- EXERCISE GOAL
Please give the count of lines holding the string "three" and nothing besides.
-- START --
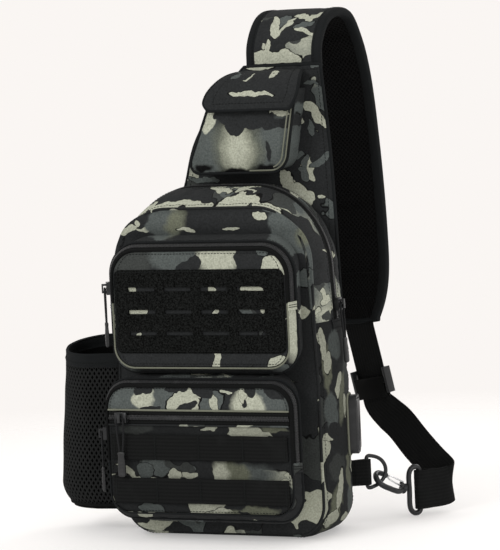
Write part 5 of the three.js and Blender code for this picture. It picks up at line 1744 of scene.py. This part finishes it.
def add_webbing():
    up = V(0, 0, 1)
    route = [(WEB_ROOT, V(1, -STRAP["skew"] / 2, 0.05)), (WEB_TOP, WEB_ACROSS),
             (GLIDE_AT - WEB_DOWN * 30, WEB_ACROSS), (GLIDE_AT, WEB_ACROSS),
             (GLIDE_AT + WEB_DOWN * 16, WEB_ACROSS), (GLIDE_AT + WEB_DOWN * 22, WEB_ACROSS),
             (V(103.5, 147.5, 92), V(0.8, -0.22, 0.54)), (V(115.5, 144.5, 83), V(0.72, -0.15, 0.68)),
             (V(134.5, 138.5, 63), V(0.62, -0.1, 0.78)), (V(154.5, 131.5, 45), V(0.35, -0.05, 0.93)),
             (V(169, 127, 33), V(0.1, 0, 1)), (V(175.5, 121.5, 29), up), (V(174, 115, 27), up)]
    loop = webbing_loop()
    places = [p for p, _ in route] + loop
    across = [w for _, w in route] + [up] * len(loop)
    spans, per_span = len(places) - 1, 9
    stations = []
    for i in range(spans * per_span + 1):
        k = min(i // per_span, spans - 1)
        f = i / per_span - k
        stations.append((catmull(places, False, i / (spans * per_span)),
                         across[k].lerp(across[k + 1], f).normalized()))
    profile = [(-19, 0.35), (-18.7, 0.8)] + [(x, 0.9) for x in range(-12, 13, 6)]
    profile += [(18.7, 0.8), (19, 0.35)]
    outer, inner = [], []
    for x, half in profile:
        top_line, low_line = [], []
        for i, (p, w) in enumerate(stations):
            along = (stations[min(i + 1, len(stations) - 1)][0]
                     - stations[max(i - 1, 0)][0]).normalized()
            w = (w - along * w.dot(along)).normalized()
            out = w.cross(along)
            top_line.append(p + w * x + out * half)
            low_line.append(p + w * x - out * half)
        outer.append(top_line)
        inner.append(low_line)
    between("strap_webbing_band", outer, inner, WEBBING, stands_for="strap_webbing",
            slot="webbing")
    # the row of stitches that closes the loop round the frame's bar
    line = [BAR_AT + LOOP_OUT * 15 + LOOP_SIDE * 2.75 + up * z for z in range(-16, 17)]
    stitches("webbing_loop_stitches", line, [LOOP_SIDE] * len(line))

    rounded("tri_glide", PLASTIC, 1.5, 4, "adjuster")
    rounded("webbing_tail_loop", WEBBING, 0.35, 2, "adjuster")


def spline_tube(name, points, radius, material, count, closed=False, sides=14, **how):
    return tube(name, curve(points, count, closed), radius, material, closed=closed, sides=sides,
                **how)


def in_ring_plane(pairs, at):
    """Points from (out from the ring, up), in millimetres from `at`."""
    return [at + FROM_RING * out + V(0, 0, up) for out, up in pairs]


def add_side_hardware():
    """The D-ring and the hook's frame, both bent from wire."""
    half, depth = 15.5, 21
    turns = ladder(0.12 * PI, 0.88 * PI, 8)
    bow = [(1.5 + (depth - 1.5) * math.sin(t), half * math.cos(t)) for t in turns]
    bar = [(1.5, -half), (0, -13.5), (0, 0), (0, 13.5), (1.5, half)]
    spline_tube("d_ring_wire", in_ring_plane(bow + bar, RING_AT), 1.9, METAL, 110, True,
                body="ring", stands_for="d_ring", slot="black_metal")
    h, reach = 22.6, 11.5
    loop = [(0, 0), (0, h * 0.5), (0, h - 2.5), (-2.5, h), (-6.5, h), (-9.8, h - 2.5),
            (-reach, h - 7), (-reach, 0), (-reach, 7 - h), (-9.8, 2.5 - h), (-6.5, -h),
            (-2.5, -h), (0, 2.5 - h), (0, -h * 0.5)]
    spline_tube("hook_frame_wire", in_ring_plane(loop, BAR_AT), 2.6, METAL, 130, True,
                body="frame", stands_for="hook_frame", slot="black_metal")


def add_side_tab():
    """A folded webbing tab round the D-ring's straight bar, sewn into the yoke's edge."""
    root, ring = V(YOKE["half"] - 0.8, 37.65, 0), V(RING_AT.x, RING_AT.y, 0)
    along = (ring - root).normalized()
    side = V(-along.y, along.x, 0)
    reach, eye = 4.2, 2.5
    turns = ladder(-1.9, 1.9, 14)
    outer = [ring + along * (reach * math.cos(t)) + side * (reach * math.sin(t)) for t in turns]
    outer = [root + V(0, -1.2, 0)] + outer + [root + V(0, 1.2, 0)]
    rows = [-12.5, -12.2, -8, -4, 0, 4, 8, 12.2, 12.5]
    sides = []
    for shrink in (0.0, 1.0):
        grid = []
        for z in rows:
            pull = 0.3 if abs(z) > 12.3 else 0
            line = []
            for i, p in enumerate(outer):
                centre = ring if 0 < i < len(outer) - 1 else (outer[0] + outer[-1]) / 2
                way = centre - p
                thick = (reach - eye) * shrink + pull if 0 < i < len(outer) - 1 else 0.9 * shrink
                line.append(p + way.normalized() * thick + V(0, 0, RING_AT.z + z))
            grid.append(line)
        sides.append(grid)
    between("side_tab_webbing", sides[0], sides[1], WEBBING, stands_for="side_tab",
            slot="webbing")
    line = [root.lerp(ring, 0.35) - side * 2.6 + V(0, 0, RING_AT.z + z) for z in range(-11, 12)]
    stitches("side_tab_stitches", line, [-side] * len(line))


def hook_frame_axes():
    """The swivel's place, and the hook's ways along it, to its gate's side and out of its plane."""
    swivel = BAR_AT + V(0, 0, 1) - FROM_RING * 13.4
    tip = V(RING_AT.x, RING_AT.y, BAR_AT.z + 20.5) + FROM_RING * 4.3
    along = (tip - swivel).normalized()
    level = -FROM_RING.cross(V(0, 0, 1)).normalized()
    upright = along.cross(level).normalized()
    lift = -upright if upright.z < 0 else upright
    tilt = math.radians(50)
    gate = lift * math.cos(tilt) + level * (math.sin(tilt) * (1 if level.y > 0 else -1))
    return swivel, along, gate.normalized(), along.cross(gate).normalized()


def add_hook():
    origin, x_way, y_way, z_way = hook_frame_axes()
    place = lambda p: origin + x_way * p[0] + y_way * p[1] + z_way * p[2]
    spine, length = 9, 39
    turns = ladder(-PI / 2, PI / 2, 6)
    bend = [(length - spine + spine * math.cos(t), spine * math.sin(t), 0) for t in turns]
    points = [(5, -1, 0), (8.5, -4.6, 0), (13, -8, 0), (19, -spine, 0), (25, -spine, 0)] + bend
    points += [(length - spine - 3, spine - 0.1, 0), (length - spine - 6, spine - 0.4, 0)]
    thick = lambda f: 2.65 + 0.15 * math.sin(PI * clamp((f - 0.15) / 0.7))
    spline_tube("hook_bow", [place(p) for p in points], thick, METAL, 70, body="hook",
                stands_for="hook_body", slot="black_metal", sides=16)
    neck = [(3.6, 5.2), (4.1, 5.3), (4.6, 4.9), (5.2, 4.6), (6.4, 4.6), (7.1, 4.9), (7.6, 4.5)]
    turns = ladder(0, 2 * PI, 28)[:-1]
    circle = lambda a, r: [place((a, r * math.cos(turn), r * math.sin(turn))) for turn in turns]
    rings, caps = [circle(a, r) for a, r in neck], [circle(a, 1.0) for a, _ in neck]
    between("hook_swivel_collar", rings, caps, METAL, ring=True, body="hook",
            slot="black_metal")
    lug = [place((a, b, c)) for a, b, c in ((5, 1, 0), (5.4, 4, 0), (6.2, 6.2, 0), (7.6, 6.6, 0))]
    spline_tube("hook_lug", lug, lambda f: 2.0 - 0.5 * f, METAL, 12, body="hook",
                slot="black_metal")
    reach = length - spine - 7.2
    wire = [(6, 5.6, 2.6), (14, 6.8, 2.5), (reach - 2, 8.2, 1.8), (reach, 8.5, 0),
            (reach - 2, 8.2, -1.8), (14, 6.8, -2.5), (6, 5.6, -2.6)]
    spline_tube("hook_gate_wire", [place(p) for p in wire], 0.8, STEEL, 44, body="gate",
                stands_for="hook_gate", slot="gate_steel", sides=10)


# ---------------------------------------------------------------- charging port
def add_port():
    rounded("usb_bezel", PLASTIC, 1.7, 4, "bag")
    rounded("usb_socket", METAL, 0.3, 2, "bag")
    rounded("usb_cover", PLASTIC, 1.2, 4, "port_cover")

    # the piped edge of the cloth round the port
    turn = math.radians(13.7)
    x_way, y_way = V(math.cos(turn), math.sin(turn), 0), V(-math.sin(turn), math.cos(turn), 0)
    o = body_outline(22)
    origin = V(o["right"] + 0.3, 22, 101)
    low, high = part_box("usb_bezel")
    tall = (high.z - low.z) / MM
    ring = dict(left=-13.0, right=13.0, base=-tall / 2 - 1.2, top=tall / 2 + 1.2, low=7, high=7)
    line = [origin + x_way * 0.9 + y_way * a + V(0, 0, b) for a, b in outline_list(ring, 14)]
    seam("port_edge_piping", line, 1.1, PALE_TRIM, True, slot="piping")


# ---------------------------------------------------------------- sliders and pulls
def pull_grip(name, frame_of, body):
    """A moulded grip with a waist and ribs on its lower half."""
    rings = []
    top, tall, levels, sides = -32.3, 24.0, 34, 20
    for f in ladder(0, 1, levels):
        z = top - tall * f
        end = min(f, 1 - f) * tall
        shut = math.sqrt(clamp(1 - (1 - clamp(end / 2.2)) ** 2, 0.05, 1))
        rib = 0.28 * max(math.sin(f * 2 * PI * 7), 0) if 0.35 < f < 0.88 else 0
        wide = (3.9 - 0.75 * math.exp(-((f - 0.22) / 0.12) ** 2)) * mix(0.55, 1, shut) - rib * 0.5
        thick = (2.1 - 0.25 * math.exp(-((f - 0.2) / 0.12) ** 2)) * mix(0.5, 1, shut) - 0.28 + rib
        ring = []
        for t in ladder(0, 2 * PI, sides)[:-1]:
            c, s = math.cos(t), math.sin(t)
            ring.append(frame_of(V(wide * math.copysign(abs(c) ** 0.6, c),
                                   thick * math.copysign(abs(s) ** 0.6, s), z)))
        rings.append(ring)
    points = [p for ring in rings for p in ring]
    points += [sum(ring, V(0, 0, 0)) / sides for ring in (rings[0], rings[-1])]
    faces = []
    for i in range(0, levels * sides, sides):
        for k in range(sides):
            m = (k + 1) % sides
            faces.append((i + k, i + m, i + sides + m, i + sides + k))
    first, last, end = len(points) - 2, len(points) - 1, levels * sides
    for k in range(sides):
        m = (k + 1) % sides
        faces.append((m, k, first))
        faces.append((end + k, end + m, last))
    make(name + "_grip", points, faces, RUBBER, body=body, stands_for=name + "_pull_grip",
         slot="plastic", crease=60)


def add_slider(name, place, turn, body, pull_body, lean=0.0):
    """A zip slider at `place`, with a looped cord and a grip that hang from it."""
    rounded(name + "_slider", METAL, 0.55, 3, body)
    tilt = Matrix.Rotation(lean, 4, "Y") @ Matrix.Rotation(turn, 4, "Z")
    move = Matrix.Translation(place) @ tilt @ Matrix.Translation(V(0, -6.5, 0))
    frame_of = lambda p: move @ p
    half = [V(0, 0, 0), V(2.2, 0, -0.05), V(3.4, 0, -1.6), V(3.5, 0, -6), V(3.1, 0, -17.6),
            V(1.6, 0, -32)]
    other = [V(-p.x, 0, p.z) for p in half[1:]]
    line = curve([frame_of(p) for p in other[::-1] + half], 60)
    tube(name + "_pull_cord_braid", line, 0.98, CORD, sides=10, body=pull_body,
         stands_for=name + "_pull_cord", slot="cord")
    pull_grip(name, frame_of, pull_body)


def pocket_ride(pocket, z):
    """Where a slider sits on the left end of a pocket's zip, and its turn about Z."""
    o = pocket_outline(pocket, sum(BEVEL) / 2)
    a, b = pocket["face"], pocket["shoulder"]
    slope = math.atan2(a["left"] - b["left"], b["y"] - a["y"])
    return V(o["left"], o["y"], z), -(PI / 2 - slope)


def add_sliders():
    right = body_outline(ZIP_Y)["right"]
    add_slider("main_zip", V(right * taper_at(219), ZIP_Y, 219), PI / 2, "main_slider",
               "main_pull", -math.atan(BODY["taper"] * right))
    place, turn = pocket_ride(UPPER, 243)
    add_slider("upper_zip", place, turn, "upper_slider", "upper_pull")
    place, turn = pocket_ride(LOWER, 105)
    add_slider("lower_zip", place, turn, "lower_slider", "lower_pull")
    add_slider("front_zip", V(-82, LOWER["face"]["y"], FRONT_ZIP_Z), 0, "front_slider",
               "front_pull")


# ---------------------------------------------------------------- stage and light
def add_stage():
    """A pale room, a floor that fades out with distance, and three lamps."""
    background = (0.957, 0.922, 0.896)
    world = bpy.data.worlds.new("studio")
    world.use_nodes = True
    world.node_tree.nodes["Background"].inputs["Color"].default_value = (*background, 1)
    world.node_tree.nodes["Background"].inputs["Strength"].default_value = 1.0
    scene.world = world
    scene.view_settings.view_transform = "Standard"
    scene.view_settings.look = "None"

    n = Nodes("pale_floor", 0.7, Emission_Color=(0.95, 0.94, 0.93, 1), Emission_Strength=0.34)
    here = n.placed()
    far = n.add("VectorMath", {0: here}, operation="LENGTH").outputs["Value"]
    fade = n.ramp(far, 0.95, 0.45)
    n.tree.links.new(fade, n.shader.inputs["Alpha"])
    material = n.done((0.60, 0.595, 0.59))
    mesh = bpy.data.meshes.new("floor")
    count = 64
    mesh.from_pydata([(math.cos(2 * PI * k / count), math.sin(2 * PI * k / count), -0.0004)
                      for k in range(count)], [], [tuple(range(count))])
    mesh.materials.append(material)
    add_object("floor", mesh)

    for name, place, aim, size, power in (("key", (-0.9, -1.9, 1.7), (0, 0, 0.25), 0.9, 26),
                                          ("fill", (2.2, -1.2, 0.9), (0, 0, 0.2), 1.2, 14),
                                          ("rim", (0.6, 1.9, 1.5), (0, 0, 0.3), 1.0, 12)):
        data = bpy.data.lights.new(name, "AREA")
        data.energy, data.size = power, size
        light = add_object(name, data)
        light.location = place
        light.rotation_euler = (Vector(aim) - Vector(place)).to_track_quat("-Z", "Y").to_euler()


add_front_panel()
add_top_gusset()
add_side_gusset()
add_zip_end_folds()
add_yoke()
add_back_pad()
add_upper_pocket()
add_patch()
add_lower_pocket()
add_net()
add_bottle_pocket()
add_pouch()
add_flap()
add_strap()
add_strap_bindings()
add_webbing()
add_side_hardware()
add_side_tab()
add_hook()
add_port()
add_sliders()
add_stage()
-- END --
- RESULT
2